Student activists and community members had another opportunity to voice their concerns about the proposal to build a high-end apartment building on the 400 block of West Mifflin Street at a neighborhood meeting Thursday.
West Mifflin Neighborhood Association member Peggy LeMahieu said the association hosted the meeting to foster a collaborative effort between the planners and the community for the rest of the project’s planning process.
“The point of this meeting is to meet each others’ needs and come to a consensus,” LeMahieu said.
Although a final agreement on how to best accommodate both the interests of community members and the planner was not finalized, both sides were given a chance to voice their concerns about the plan.

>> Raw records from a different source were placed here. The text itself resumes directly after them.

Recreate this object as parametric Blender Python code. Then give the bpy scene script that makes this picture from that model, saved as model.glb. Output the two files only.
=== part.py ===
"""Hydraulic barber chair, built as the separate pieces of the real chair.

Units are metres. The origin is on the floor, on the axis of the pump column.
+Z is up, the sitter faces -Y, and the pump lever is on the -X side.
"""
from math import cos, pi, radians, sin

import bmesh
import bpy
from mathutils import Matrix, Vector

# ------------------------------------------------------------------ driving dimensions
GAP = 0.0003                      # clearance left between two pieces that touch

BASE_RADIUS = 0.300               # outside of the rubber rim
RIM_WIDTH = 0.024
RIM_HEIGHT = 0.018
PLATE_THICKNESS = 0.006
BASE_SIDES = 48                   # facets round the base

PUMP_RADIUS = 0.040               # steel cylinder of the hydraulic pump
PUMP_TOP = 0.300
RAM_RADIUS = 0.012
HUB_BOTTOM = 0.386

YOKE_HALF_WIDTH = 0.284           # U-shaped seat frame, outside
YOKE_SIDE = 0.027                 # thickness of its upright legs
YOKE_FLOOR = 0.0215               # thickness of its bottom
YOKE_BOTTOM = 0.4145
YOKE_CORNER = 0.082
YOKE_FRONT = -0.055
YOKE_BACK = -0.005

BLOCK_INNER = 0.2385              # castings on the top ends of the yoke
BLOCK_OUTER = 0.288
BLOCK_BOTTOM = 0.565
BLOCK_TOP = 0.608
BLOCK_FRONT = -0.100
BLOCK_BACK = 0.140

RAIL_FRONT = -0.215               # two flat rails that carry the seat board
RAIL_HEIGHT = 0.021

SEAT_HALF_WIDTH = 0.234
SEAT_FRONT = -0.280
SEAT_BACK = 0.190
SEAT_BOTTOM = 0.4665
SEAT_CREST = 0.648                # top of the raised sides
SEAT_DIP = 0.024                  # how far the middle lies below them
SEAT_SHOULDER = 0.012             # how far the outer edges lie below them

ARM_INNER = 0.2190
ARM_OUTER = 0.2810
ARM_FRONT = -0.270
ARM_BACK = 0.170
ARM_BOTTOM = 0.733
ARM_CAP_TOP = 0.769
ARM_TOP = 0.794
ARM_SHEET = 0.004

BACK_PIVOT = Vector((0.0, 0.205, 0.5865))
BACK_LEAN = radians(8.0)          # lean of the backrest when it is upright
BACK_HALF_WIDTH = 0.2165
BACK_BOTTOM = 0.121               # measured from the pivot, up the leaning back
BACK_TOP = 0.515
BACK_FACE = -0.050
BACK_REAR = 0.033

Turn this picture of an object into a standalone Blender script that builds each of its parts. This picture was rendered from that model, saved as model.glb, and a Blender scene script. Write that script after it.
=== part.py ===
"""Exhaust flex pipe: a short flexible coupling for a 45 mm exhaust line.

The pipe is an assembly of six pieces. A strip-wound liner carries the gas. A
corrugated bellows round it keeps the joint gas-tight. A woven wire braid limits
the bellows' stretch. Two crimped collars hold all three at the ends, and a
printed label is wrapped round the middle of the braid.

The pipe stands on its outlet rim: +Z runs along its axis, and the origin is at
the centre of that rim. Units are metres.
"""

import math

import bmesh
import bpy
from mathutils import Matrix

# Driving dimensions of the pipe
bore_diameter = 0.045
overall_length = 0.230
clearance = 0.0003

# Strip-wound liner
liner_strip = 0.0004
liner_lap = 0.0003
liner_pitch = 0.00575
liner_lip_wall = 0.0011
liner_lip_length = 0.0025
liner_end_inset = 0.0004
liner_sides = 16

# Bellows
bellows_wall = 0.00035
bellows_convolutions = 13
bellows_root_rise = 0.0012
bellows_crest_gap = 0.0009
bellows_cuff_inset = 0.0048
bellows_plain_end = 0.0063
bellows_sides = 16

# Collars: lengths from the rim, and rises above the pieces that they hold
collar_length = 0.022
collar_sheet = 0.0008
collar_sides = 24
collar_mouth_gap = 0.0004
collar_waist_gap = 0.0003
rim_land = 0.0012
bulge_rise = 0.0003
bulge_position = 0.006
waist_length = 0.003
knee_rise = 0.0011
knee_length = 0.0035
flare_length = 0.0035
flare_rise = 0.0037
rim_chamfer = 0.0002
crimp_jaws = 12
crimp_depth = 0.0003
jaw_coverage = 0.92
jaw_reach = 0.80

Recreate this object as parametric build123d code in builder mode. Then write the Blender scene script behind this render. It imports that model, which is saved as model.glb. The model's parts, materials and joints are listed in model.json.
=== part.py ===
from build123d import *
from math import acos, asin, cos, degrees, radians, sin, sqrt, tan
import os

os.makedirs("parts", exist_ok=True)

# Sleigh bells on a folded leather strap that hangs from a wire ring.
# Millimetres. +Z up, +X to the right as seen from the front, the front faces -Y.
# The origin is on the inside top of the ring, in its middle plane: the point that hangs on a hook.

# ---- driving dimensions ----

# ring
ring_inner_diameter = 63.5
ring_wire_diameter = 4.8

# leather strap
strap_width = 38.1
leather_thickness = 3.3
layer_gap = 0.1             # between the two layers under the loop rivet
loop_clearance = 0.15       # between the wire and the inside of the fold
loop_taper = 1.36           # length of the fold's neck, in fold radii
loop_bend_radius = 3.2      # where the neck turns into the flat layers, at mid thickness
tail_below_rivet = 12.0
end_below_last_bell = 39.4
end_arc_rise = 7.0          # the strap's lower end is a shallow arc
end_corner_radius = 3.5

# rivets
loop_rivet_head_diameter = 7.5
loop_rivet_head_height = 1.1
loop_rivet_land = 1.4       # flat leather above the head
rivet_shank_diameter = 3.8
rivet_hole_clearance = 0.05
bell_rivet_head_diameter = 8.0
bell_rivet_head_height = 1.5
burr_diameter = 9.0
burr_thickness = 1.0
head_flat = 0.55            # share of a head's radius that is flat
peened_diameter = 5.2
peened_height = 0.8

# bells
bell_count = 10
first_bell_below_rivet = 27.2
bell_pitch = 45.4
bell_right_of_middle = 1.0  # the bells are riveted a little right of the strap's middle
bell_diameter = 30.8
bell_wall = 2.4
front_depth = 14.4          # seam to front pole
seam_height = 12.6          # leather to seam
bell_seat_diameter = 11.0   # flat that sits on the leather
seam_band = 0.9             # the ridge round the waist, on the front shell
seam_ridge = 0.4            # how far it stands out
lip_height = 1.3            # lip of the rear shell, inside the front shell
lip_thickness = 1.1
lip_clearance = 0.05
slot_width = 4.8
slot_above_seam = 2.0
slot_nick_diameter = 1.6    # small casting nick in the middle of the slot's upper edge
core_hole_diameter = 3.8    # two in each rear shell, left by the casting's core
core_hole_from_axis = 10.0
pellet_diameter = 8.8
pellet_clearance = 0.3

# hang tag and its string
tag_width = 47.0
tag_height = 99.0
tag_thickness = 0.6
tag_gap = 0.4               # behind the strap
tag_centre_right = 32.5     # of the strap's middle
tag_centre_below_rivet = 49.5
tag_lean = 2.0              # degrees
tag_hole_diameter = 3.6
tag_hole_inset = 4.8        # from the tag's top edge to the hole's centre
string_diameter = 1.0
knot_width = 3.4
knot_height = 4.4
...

Building developer Pat McCaughey said his designers were working feverishly to redraw the design of the building to comply with what the city planning staff and the Save Mifflin student activist group had requested by his Friday morning deadline.
McCaughey also said the Save Mifflin initiative combating the proposal seems to be losing support.
“I was a little scared at first when [Save Mifflin] came out,” McCaughey said. “But there’s not overwhelming support for them.”
LeMahieu said the four-story building’s height and mass do not maintain the integrity of the Mifflin area, an issue that has been raised a number of times throughout the planning process.
Committee members also raised concerns about the lack of neighborhood involvement in the early stages of the proposal. Members of the association had previously voiced concerns that the Save Mifflin movement was brought up too late in the planning process.
LeMahieu said there was a void in community activism, and students failed to involve themselves in the beginning of the process.
UW junior Kate Robertson, a Save Mifflin member, said students were kept in the dark throughout most of the process.
She said the students could have easily been included earlier in the process if they had heard about the proposal before receiving mailed fliers inviting them to a neighborhood meeting.
McCaughey said the plan was put in the works in July, and students could have accessed the information sooner.
Ald. Mike Verveer, District 4, said he has been working with both sides of the issue to reach a collaborative end, and the plan must still pass through the Madison City Council meeting Feb. 22.